Probablement qu’il nous manque un mot pour désigner l’action politique qu’essaye de mener ce livre. Celle de combattre les privilèges de sa propre classe. Un mot désignant de façon positive un·e transfuges de classe. En refusant les privilèges que nous donne le patriarcat nous le viderons de son attrait. Tout ce que nous pourrions perdre, ce ne sont que des privilèges et avantages indus aux coûts humains exorbitants. Nous sommes si habitués à vivre avec ces privilèges, que vivre sans eux pourrait ressembler à vivre opprimés. Par essence, pour que certains profitent de privilèges, ils doivent déposséder les autres. Nous, pour en profiter, nous profitons des femmes. Pour en profiter, nous devons combattre l’équité, corrompre des relations, imposer notre domination et faire une croix sur des libertés fondamentales comme la connexion avec nos émotions.
Je le redis, je suis sincèrement convaincu que nous avons tout à gagner avec le féminisme. En cela, j’aimerais pouvoir dire que ce livre et moi-même sommes féministes. C’est un sujet de débat, est-ce que l’adjectif « féministe » est ou pas réservé aux femmes ? Il y a clairement de bons arguments des deux côtés. Moi, je pense que c’est un adjectif qui devrait être réservé aux femmes, car c’est leur combat. Tout comme en tant que blanc je ne peux pas dire que je suis un militant racisé, je ne peux pas me dire féministe. Je pense pouvoir me dire pro-féministe, anti-patriarcat et vraiment quand le seul problème qui nous restera ce sera celui-ci, nous serons heureux·ses !

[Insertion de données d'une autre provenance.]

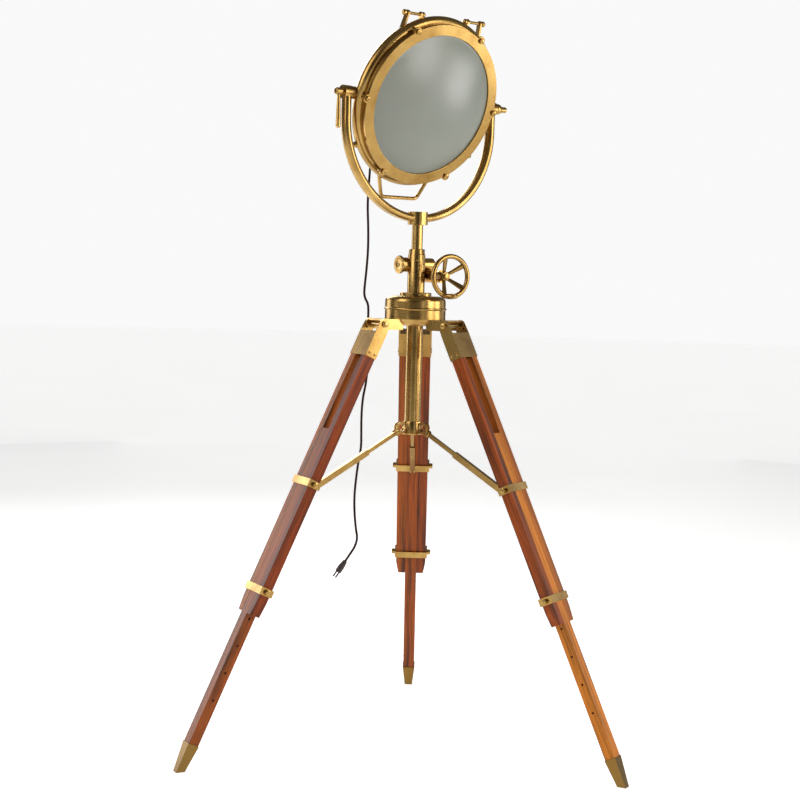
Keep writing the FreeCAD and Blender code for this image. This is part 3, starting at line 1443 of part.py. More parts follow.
def plug():
    """A small two-pin plug on the free end of the cord."""
    edge = S.collar_lip
    body = lathe("plug_body", [
        (ZERO, ZERO), (S.gland_tip_radius, ZERO), (S.plug_radius, S.plug_length / 2),
        (S.plug_radius, S.plug_length - edge), (S.plug_radius - edge, S.plug_length, edge),
        (ZERO, S.plug_length)])
    root_depth = S.plug_length / 2
    pins = [rod(f"plug_pin_{side + 1}", S.plug_pin_radius, root_depth + S.plug_pin_length,
                spot(side * S.plug_pin_spacing / 2, 0, root_depth)) for side in (-1, 1)]
    return fuse("plug", [body] + pins)


for label, route in CORD.items():
    part(label, tube(label, [Vector(*point) for point in route], SIZES["cord_diameter"] / 2), Placement())
last_spots = [Vector(*point) for point in CORD["cord_hanging"][-2:]]
plug_way = last_spots[1] - last_spots[0]
part("plug", plug(), Placement(last_spots[1], Rotation(Vector(0, 0, 1), plug_way)))


# ---------------------------------------------------------------- files

document.recompute()
failed = [item.Name for item in document.Objects if {"Invalid", "Error"} & set(item.State)]
broken = [item.Label for item in PARTS if item.Shape.isNull() or not item.Shape.isValid()]
if failed or broken:
    raise RuntimeError(f"objects that failed: {failed}; shapes that are not valid: {broken}")
os.makedirs("parts", exist_ok=True)
for item in PARTS:
    item.Shape.exportStep(f"parts/{item.Label}.step")
print(len(PARTS), "sub-parts written")
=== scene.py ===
"""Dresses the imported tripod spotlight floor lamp: its finishes, its cord and the small
fittings, on a pale floor under soft studio light."""

import math

import bpy
from bpy.props import FloatProperty, FloatVectorProperty, PointerProperty
from mathutils import Matrix, Vector


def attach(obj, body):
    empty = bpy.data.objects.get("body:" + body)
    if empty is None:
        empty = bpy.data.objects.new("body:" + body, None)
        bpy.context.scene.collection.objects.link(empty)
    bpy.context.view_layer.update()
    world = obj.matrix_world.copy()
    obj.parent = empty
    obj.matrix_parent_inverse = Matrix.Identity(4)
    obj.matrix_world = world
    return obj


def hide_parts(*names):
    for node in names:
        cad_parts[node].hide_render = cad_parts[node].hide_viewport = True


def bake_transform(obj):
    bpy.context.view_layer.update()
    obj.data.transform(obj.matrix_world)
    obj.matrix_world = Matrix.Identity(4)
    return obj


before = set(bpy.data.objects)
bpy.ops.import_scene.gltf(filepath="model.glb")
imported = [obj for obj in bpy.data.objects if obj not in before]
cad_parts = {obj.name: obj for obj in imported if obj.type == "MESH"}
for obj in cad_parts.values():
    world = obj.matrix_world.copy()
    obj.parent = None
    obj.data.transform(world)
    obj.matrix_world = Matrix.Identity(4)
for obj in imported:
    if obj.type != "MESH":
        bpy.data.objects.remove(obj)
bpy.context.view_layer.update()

bl_info = {
    "name": "Tripod Spotlight Floor Lamp",
    "version": (1, 0, 0),
    "blender": (4, 5, 0),
    "location": "View3D > Sidebar > Spotlight Lamp",
    "description": "Finishes and fittings of a brass spotlight on a wooden tripod",
    "category": "Object",
}


# ---------------------------------------------------------------- places

MM = 0.001

# Lengths below are in millimetres, and turns and slopes in degrees.
LEG_AZIMUTH = {"left": 210, "right": 330, "back": 90}
HINGE_RADIUS, HINGE_LEVEL = 105.4, 1053.6
LEG_SPLAY = 25.147
ARM_RADIUS, ARM_LEVEL = 45, 785
ARM_SLOPE = -30.048
BARREL_BACK = 19
WHEEL_SIDE, WHEEL_DROP = 38, 26.6


def turn(degrees, axis):
    return Matrix.Rotation(math.radians(degrees), 4, axis)


def shift(x, y, z):
    """A move given in millimetres."""
    return Matrix.Translation(Vector((x, y, z)) * MM)


# Places on the lamp. The column's is where its axis meets the floor, the gear's and the
# yoke's are higher on that axis, and the handwheel's and the glass's have Z outward.
COLUMN = shift(0, -150, 0)
GEAR = COLUMN @ shift(0, 0, 1199.6) @ turn(33, "Z")
BARREL = GEAR @ shift(0, BARREL_BACK, 0)
HANDWHEEL = GEAR @ shift(WHEEL_SIDE, 0, -WHEEL_DROP) @ turn(90, "X")
YOKE = COLUMN @ shift(0, 0, 1600.5) @ turn(40.42, "Z")
LENS = YOKE @ turn(20.28, "X") @ turn(90, "X")


def facing(azimuth):
    """The column's place, turned so that Y points along a heading."""
    return COLUMN @ turn(azimuth - 90, "Z")


def leg_place(leg):
    """A leg's own place: Z runs up the leg, Y outward and X across it."""
    return (facing(LEG_AZIMUTH[leg]) @ shift(0, HINGE_RADIUS, HINGE_LEVEL)
            @ turn(LEG_SPLAY, "X"))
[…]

L’objectif ne va pas être de créer de nouveaux concepts théoriques ou faire de l’histoire, je laisse ce travail à des gens plus qualifié·es que moi. Juste deux exemples parmi tant d’autres : « Des hommes juste » d’Ivan Jabonka1 propose des concepts intéressants comme la « justice de genre » et la pratique de « la désobéissance de genre ». Si c’est l’histoire du patriarcat qui t’intéresse, je te conseille « Le mythe de la Virilité » d’Olivia Gazalé.
Ici c’est par le réel et mon prisme de garçon que je vais te faire sentir sur quoi s’appuie notre domination et ce qu’elle nous coûte. Ce dont nous discuterons dans la suite, ce n’est pas de toi, ce sont de nos comportements et nos modes de pensée. Ils conditionnent en partie notre personnalité, mais ils ne nous définissent pas en tant que personne. Nous ne sommes pas intrinsèquement des merdes parce que nous sommes nés mecs cis hétéro, mais si nos comportements le sont, nous le devenons. Parce que ces comportements sont systémiques et partagés par beaucoup, ils jettent l’opprobre sur tout notre groupe social. Il n’y a pas de badge ou de passeport de « mec bien », nous sommes tous dans le même bateau. La bonne nouvelle, c’est que nous pouvons changer nos modes de pensée et nos comportements pour devenir ensemble de meilleures personnes et un groupe social plus intègre. Nous pouvons sortir du piège que nous nous sommes tissé au cours de l’histoire. Par contre, cela va nous demander du boulot, de casser nos habitudes, de faire le ménage devant notre porte.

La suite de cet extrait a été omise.